Beberapa bulan yang lalu, misalnya, kakak saya bertanya apa yang akan saya lakukan setelah lulus kuliah. Kini saya menginjak semester tujuh. Menurut standar kepatutan akademik kontemporer, mestinya saya lulus semester depan atau lebih cepat.
“Entah. Gampang itu urusan nanti,” jawab saya, tak mau diinterogasi. Sejurus kemudian, saya merasa jawaban tadi agak kurang ajar sehingga akhirnya saya coba menyambung obrolan. “Enaknya kerja apa, ya?”
“Carilah ikigai-mu.” jawabnya menyebut istilah jejepangan.
Istilah apa lagi ini, pikir saya. Setelah saya cari-cari, padanan kata itu tak dimiliki oleh Bahasa Inggris dan Bahasa Indonesia. Tapi, singkatnya begini. Ikigai sering diasosiasikan dengan diagram Venn dengan empat kualitas yang saling tumpang tindih: apa yang Anda sukai, apa yang Anda kuasai, apa yang dibutuhkan dunia, dan keahlian apa yang membuat Anda dibayar orang. Perpaduan antara empat hal itulah yang disebut dengan ikigai.
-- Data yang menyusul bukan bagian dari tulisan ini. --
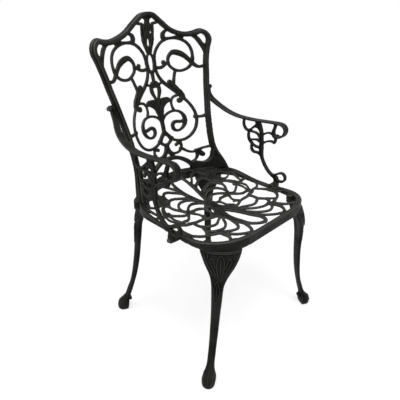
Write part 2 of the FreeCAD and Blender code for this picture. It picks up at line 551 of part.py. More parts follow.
LEG_SECTIONS = [
    # height, outer, inner, width, outer bow, inner bow
    (0.0, 15.0, -13.0, 30.0, 13.0, -1.5),
    (5.0, 17.5, -15.0, 35.0, 15.0, -1.5),
    (18.0, 17.0, -17.0, 37.0, 15.0, -1.5),
    (30.0, 11.0, -18.5, 34.0, 13.0, -1.5),
    (42.0, -1.5, -21.0, 26.0, 10.0, -1.5),
    (56.0, -10.0, -26.0, 21.0, 6.0, -1.5),
    (75.0, -17.5, -32.5, 20.0, 5.0, -1.5),
    (100.0, -26.0, -40.0, 20.0, 4.5, -1.5),
    (130.0, -33.0, -48.0, 21.0, 5.0, -1.5),
    (170.0, -39.0, -56.0, 22.5, 5.0, -1.5),
    (215.0, -44.0, -62.0, 24.5, 5.5, -1.5),
    (260.0, -46.5, -65.5, 28.0, 6.0, -1.0),
    (295.0, -48.0, -67.5, 33.0, 6.5, 0.5),
    (318.0, -50.0, -70.0, 45.0, 8.5, 2.0),
    (336.0, -52.0, -73.0, 64.0, 12.5, 5.0),
    (354.0, -55.5, -77.0, 84.0, 17.5, 8.0),
    (370.0, -60.5, -81.0, 98.0, 20.5, 10.0),
    (388.0, -68.0, -87.0, 106.0, 22.5, 12.0),
]
LEG_TOP_AT = -80.0
EAR_AT = -93.0


def leg_section(section, cheek, flare):
    """One closed section of the leg, round in front and flatter behind."""
    height, outer, inner, width, bow, hollow = section
    level = height * size("rim_foot") / 388.0
    share = min(max((height - 290.0) / 75.0, 0.0), 1.0)
    half = width / 2 * size("leg_girth") * (1 - (1 - flare) * share)
    corners = [V(outer - bow, -half, level), V(outer, 0, level), V(outer - bow, half, level),
               V(inner - hollow, half, level), V(inner, 0, level), V(inner - hollow, -half, level)]
    turn = FreeCAD.Rotation(V(0, 0, 1), cheek * share)
    middle = V(LEG_TOP_AT, 0, level)
    a, b, c, d, e, f = [middle + turn.multVec(p - middle) for p in corners]
    return Part.Wire([Part.Arc(a, b, c).toShape(), Part.LineSegment(c, d).toShape(),
                      Part.Arc(d, e, f).toShape(), Part.LineSegment(f, a).toShape()])


def ear_points(cheek):
    """The two bolt places at the top of a leg, in its own frame."""
    turn = FreeCAD.Rotation(V(0, 0, 1), cheek)
    middle = V(LEG_TOP_AT, 0, 0)
    spread = size("ear_spread")
    return [middle + turn.multVec(V(EAR_AT - LEG_TOP_AT, side * spread, 0)) for side in (-1, 1)]


def leg_solid(cheek, flare):
    """One leg: a tapered cabriole with a pad foot, a flared top and two bolt ears."""
    top = size("rim_foot")
    thick = size("ear_thick")
    leg = Part.makeLoft([leg_section(s, cheek, flare) for s in LEG_SECTIONS], True, False)
    leg = leg.fuse(Part.makeCylinder(5.5, 15, V(-22.5, -7.5, 34), V(0, 1, 0)))
    for p in ear_points(cheek):
        leg = leg.fuse(Part.makeCylinder(9.5, thick, V(p.x, p.y, top - thick)))
    for p in ear_points(cheek):
        leg = leg.cut(Part.makeCylinder(9.5, 60, V(p.x, p.y, top - thick - 60)))
        leg = leg.cut(drill(V(p.x, p.y, top - thick - 1), V(0, 0, 1), thick + 2))
    return biggest(leg)


LEGS = []
for end, way in (("front", -1), ("rear", 1)):
    for name, hand in (("right", 1), ("left", -1)):
        turn = way * size("toe_" + end)
        cheek = way * hand * size("cheek_" + end)
        angle = turn if hand == 1 else 180 - turn
        place = FreeCAD.Placement(V(hand * size("foot_%s_x" % end), way * size("foot_%s_y" % end), 0),
                                  FreeCAD.Rotation(V(0, 0, 1), angle))
        flare = size("flare_rear") if end == "rear" else 1.0
        LEGS.append(("leg_%s_%s" % (end, name), cheek, flare, place))

LEG_BOLTS = []
for name, cheek, flare, place in LEGS:
    for p in ear_points(cheek):
        at = place.multVec(V(p.x, p.y, size("rim_foot") - size("ear_thick")))
        LEG_BOLTS.append((at, V(0, 0, 1)))

# The back stands on two pads of the seat, with two bolts through each pad

PAD_LINE = [(84, 149.5), (105, 141.5), (120, 135), (135, 127.5), (150, 118.5), (165, 109), (182, 97.5)]
PAD_BOLTS = [(92, 147), (177, 101)]
PAD_TOP = size("back_foot_z")

BACK_BOLTS = []
for hand in (1, -1):
    for x, y in PAD_BOLTS:
        BACK_BOLTS.append((V(hand * x * BX, y, size("rim_foot")), V(0, 0, 1)))

ARM_TOP_BOLTS = []
FOOT_BOLTS = []
for hand in (1, -1):
    foot = lean_point(BRACKET_OUT, *FOOT_BOLT)
    FOOT_BOLTS.append((V(hand * foot.x, foot.y, foot.z), V(-hand * FOOT_AXIS.x, -FOOT_AXIS.y, -FOOT_AXIS.z)))
    ARM_TOP_BOLTS.append((V(hand * LUG_OUT, ARM_TOP.y, ARM_TOP.z), V(-hand, 0, 0)))

CREST_EYE = [(8, 452), (9, 458), (14, 460.5), (19, 460), (24, 456), (27, 451), (28, 448), (24, 447.5),
             (19, 448), (15, 446.5), (12, 446)]


def eye_holes():
    """The small eyes of the crest and the slits down the middle of the back."""
    faces = []
    for side in (1, -1):
        faces.append(leaf([(side * x, y) for x, y in on_back(CREST_EYE)]))
        faces.append(disc(side * 11.5 * BX, 424 * BY, 3.9))
    for low, high in ((386, 410), (240, 273)):
        mid = (low + high) / 2
        faces.append(leaf(on_back([(0, low), (5, mid), (0, high), (-5, mid)])))
    return faces


def back_solid():
    """The back: a thin curved scrollwork inside a deeper frame."""
    low, high = -45 * BY, 500 * BY
    thin = both_halves(back_faces()).cut(eye_holes())
    foot = both_halves([arch_face, wing_face]).cut(eye_holes())
    lattice = stand_up(thin, -120, 60).common(back_shell(size("lattice_depth"), low, high))
    parts = [lattice, stand_up(foot, -120, 60).common(back_shell(size("frame_depth"), low, high))]
    for face, rearward in ((frame_face, size("band_front")), (rear_face, size("band_rear"))):
        layer = stand_up(both_halves([face]).cut(eye_holes()), -120, 60)
        parts.append(layer.common(back_shell(size("band_depth"), low, high, rearward)))
    back = parts[0].multiFuse(parts[1:])
    floor = Part.makeBox(700, 700, 200, V(-350, -200, PAD_TOP - 200))
    holes = [drill(at, along, PAD_TOP - at.z + 15) for at, along in BACK_BOLTS]
    holes += [drill(at, along, 60) for at, along in ARM_TOP_BOLTS]
    tools = []
    for tool in [floor] + holes:
        tool.transformShape(BACK_PLACE.inverse().toMatrix())
        tools.append(tool)
    return biggest(back.cut(tools))


def seat_solid():
    """The seat: dished scrollwork in a raised rim, with pads, bosses and lugs."""
    low = size("rim_foot")
    half = size("seat_plate") / 2
    thin = both_halves(seat_faces())
    thin.translate(V(0, 0, 300))
    seat = thin.extrude(V(0, 0, 200)).common(dished_slab(half, half))
    rim = both_halves([rim_face])
    rim.translate(V(0, 0, low))
    rim = rim.extrude(V(0, 0, 60)).common(dished_slab(40, size("rim_rise")))
    parts = [rim, seat]
    clear = []
    for side in (1, -1):
        line = [(side * x * BX, y) for x, y in PAD_LINE]
        pad = strand(line, 20)
        pad.translate(V(0, 0, low))
        parts.append(pad.extrude(V(0, 0, PAD_TOP - low)))
        room = strand(line, 26)
        room.translate(V(0, 0, PAD_TOP))
        clear.append(room.extrude(V(0, 0, 60)))
        lug = upright(strand([(95, FOOT_BOLT[1] + 6), FOOT_BOLT], 18), BRACKET_IN - size("lug_reach"))
        lug = leaned(lug.extrude(V(size("lug_reach"), 0, 0)))
        parts.append(lug if side == 1 else mirrored(lug))
    for at, along in LEG_BOLTS:
        parts.append(Part.makeCylinder(9.5, 60, V(at.x, at.y, low)).common(dished_slab(40, half)))
    seat = parts[0].multiFuse(parts[1:])
    holes = [drill(at, along, size("ear_thick") + 12) for at, along in LEG_BOLTS]
    holes += [drill(at, along, 60) for at, along in BACK_BOLTS]
    holes += [drill(at, along, 24) for at, along in FOOT_BOLTS]
    return biggest(seat.cut(clear + holes))


def mirrored(shape):
    """The same piece for the other side of the chair."""
    return shape.mirror(V(0, 0, 0), V(1, 0, 0))


pieces = []


def cast(name, shape, placement=FreeCAD.Placement()):
    """A cast piece of the document."""
    piece = doc.addObject("Part::Feature", name)
    piece.Label = name
    piece.Shape = shape
    piece.Placement = placement
    pieces.append(piece)


for name, cheek, flare, place in LEGS:
    cast(name, leg_solid(cheek, flare), place)
arm = arm_solid()
cast("arm_right", arm)
cast("arm_left", mirrored(arm))
cast("back_panel", back_solid(), BACK_PLACE)
cast("seat_panel", seat_solid())

# Fasteners: a hexagon bolt and a washer at every place


def bound(kind, name, **rules):
    """A primitive whose sizes follow the sheet."""
    item = doc.addObject(kind, name)
    for key, rule in rules.items():
        item.setExpression(key, rule)
    return item


def fasteners(name, places, reach):
    """Bolts and washers at places, each a point under the washer and a direction."""
    bolts = []
    washers = []
    for i, (at, along) in enumerate(places):
        turn = FreeCAD.Rotation(V(0, 0, 1), along)
        under = at - along * size("washer_thick")
        head = bound("Part::Prism", "%s_head_%d" % (name, i), Circumradius="sizes.head_corner",
                     Height="sizes.head_high")
        head.Polygon = 6
        head.Placement = FreeCAD.Placement(under - along * size("head_high"), turn)
        shank = bound("Part::Cylinder", "%s_shank_%d" % (name, i), Radius="sizes.bolt_dia / 2", Height=reach)
        shank.Placement = FreeCAD.Placement(under, turn)
        bolt = doc.addObject("Part::Fuse", "%s_bolt_%d" % (name, i))
        bolt.Base = head
        bolt.Tool = shank
        bolts.append(bolt)
        plate = bound("Part::Cylinder", "%s_plate_%d" % (name, i), Radius="sizes.washer_radius",
                      Height="sizes.washer_thick")
        plate.Placement = FreeCAD.Placement(under, turn)
        bore = bound("Part::Cylinder", "%s_bore_%d" % (name, i), Radius="sizes.bolt_hole / 2",
                     Height="sizes.washer_thick")
        bore.Placement = FreeCAD.Placement(under, turn)
        ring = doc.addObject("Part::Cut", "%s_ring_%d" % (name, i))
        ring.Base = plate
        ring.Tool = bore
        washers.append(ring)
    for kind, members in (("bolts", bolts), ("washers", washers)):
        group = doc.addObject("Part::Compound", "%s_%s" % (name, kind))
        group.Links = members
        group.Label = "%s_%s" % (name, kind)
        pieces.append(group)


fasteners("leg", LEG_BOLTS, "sizes.bolt_reach")
fasteners("back", BACK_BOLTS, "sizes.back_foot_z - sizes.rim_foot + 14")
fasteners("arm_foot", FOOT_BOLTS, "sizes.bracket_depth + 12")
fasteners("arm_top", ARM_TOP_BOLTS, "sizes.bolt_reach + 6")

# Checks and files

doc.recompute()
for item in doc.Objects:
    if "Invalid" in item.State or "Error" in item.State:
        raise RuntimeError("%s did not build" % item.Label)
for piece in pieces:
    if piece.Shape.isNull() or not piece.Shape.isValid():
        raise RuntimeError("%s has no valid shape" % piece.Label)

# The whole chair is moved so that its origin is under the middle of its outline

boxes = [piece.Shape.optimalBoundingBox(True, False) for piece in pieces]
middle_y = (min(b.YMin for b in boxes) + max(b.YMax for b in boxes)) / 2
for piece in pieces:
    piece.Placement = FreeCAD.Placement(V(0, -middle_y, 0), FreeCAD.Rotation()) * piece.Placement
doc.recompute()
print("middle at", round(middle_y, 3), "height", round(max(b.ZMax for b in boxes), 2),
      "width", round(max(b.XMax for b in boxes) - min(b.XMin for b in boxes), 2),
      "depth", round(max(b.YMax for b in boxes) - min(b.YMin for b in boxes), 2))

os.makedirs("parts", exist_ok=True)
for piece in pieces:
    piece.Shape.exportStep("parts/%s.step" % piece.Label)
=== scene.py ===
"""The look of a cast iron garden armchair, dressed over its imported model."""
import logging
import math
from dataclasses import dataclass, field
from enum import Enum

import bmesh
import bpy
from mathutils import Matrix, Vector
from mathutils.bvhtree import BVHTree


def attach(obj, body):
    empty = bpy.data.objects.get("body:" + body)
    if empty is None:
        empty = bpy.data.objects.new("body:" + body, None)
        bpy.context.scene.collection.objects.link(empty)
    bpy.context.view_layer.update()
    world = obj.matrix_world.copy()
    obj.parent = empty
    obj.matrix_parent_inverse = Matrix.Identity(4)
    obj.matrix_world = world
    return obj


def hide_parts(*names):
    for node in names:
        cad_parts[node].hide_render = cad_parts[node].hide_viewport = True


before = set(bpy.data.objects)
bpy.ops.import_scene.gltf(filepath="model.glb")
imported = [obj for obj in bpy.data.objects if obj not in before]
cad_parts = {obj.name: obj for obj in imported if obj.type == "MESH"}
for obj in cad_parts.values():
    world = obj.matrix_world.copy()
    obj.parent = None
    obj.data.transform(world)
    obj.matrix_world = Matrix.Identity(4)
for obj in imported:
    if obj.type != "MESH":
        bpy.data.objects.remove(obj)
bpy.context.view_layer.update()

MM = 0.001
LOG = logging.getLogger("armchair")
LOG.setLevel(logging.INFO)
logging.basicConfig(level=logging.INFO, format="%(name)s: %(message)s")

# From the drawing of the chair to the frame of the model.
SHIFT = Vector((0, -0.97 * MM, 0))
ACROSS = Vector((1, 0, 0))
UPRIGHT = Vector((0, 0, 1))
# The seat is drawn on a plane this high, and every drawing is thrown from this far off, in metres.
SEAT_DRAWING_HEIGHT = 0.5
THROW_RUN_UP = 0.3
THROW_REACH = 1.0
# A rib has a ring of points at every step, in millimetres, and sinks by this share of its half width.
RIB_STEP = 2.5
RING_SIDES = 8
RIB_SINK = 0.8
LEAST_RIB_POINTS = 3
# What counts as an edge in the pointiness of a mesh, lightened as rubbing and painted highlight, with
# hollows below it darkened as painted shade, and as full contrast in a noise.
EDGE_RANGE = (0.485, 0.60)
NOISE_RANGE = (0.3, 0.7)
WHITE = (1.0, 1.0, 1.0, 1.0)
LAMP_TARGET = (0.0, 0.0, 0.45)


class Fineness(Enum):
    """How finely a casting is remade, as the size of its cells in metres."""

    BACK = 1.4 * MM
    SEAT = 1.4 * MM
    ARM = 0.9 * MM
    LEG = 0.9 * MM


# Shader groups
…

Ikigai bakal membuat Anda cinta dengan pekerjaan, membuat Anda punya alasan untuk bangun pagi hari.
Ikigai memang konsep yang indah. Tapi, tentu bukan itu yang membuat teman saya bangun sebelum pagi dan berangkat ke toko buah. Setahu saya dia tak begitu suka buah. Buah adalah konsumsi kalangan kelas menengah sementara uangnya hanya cukup untuk beli rokok dan nasi kucing.
Dunia mungkin butuh buah, tapi bukan karena dunia butuh toko buah dia dibayar. Jauh sebelum menjadi penjaga toko buah selama satu bulan, ia bekerja serabutan. Ia jadi kuli dekorasi pengantin, tukang kayu, dan apapun yang bisa dikerjakan ia kerjakan. Dia pernah dapat kerja memindah-mindahkan barang sebanyak satu kontainer. Kerja serabutan itu biasa dia lakukan seharian semata agar bisa hidup menganggur seminggu setelahnya. Dia dan saya mungkin hanyalah tentara cadangan pekerja. Bolehlah, sesekali bekerja. Sisanya, saya cuma ingin menghabiskan waktu di kos dan mengelap sepeda saya yang bernama Rocinante, sambil menunggu ajakan mabuk dari teman. Hidup menganggur dan sesekali bergerombol. Seperti mafia Italia!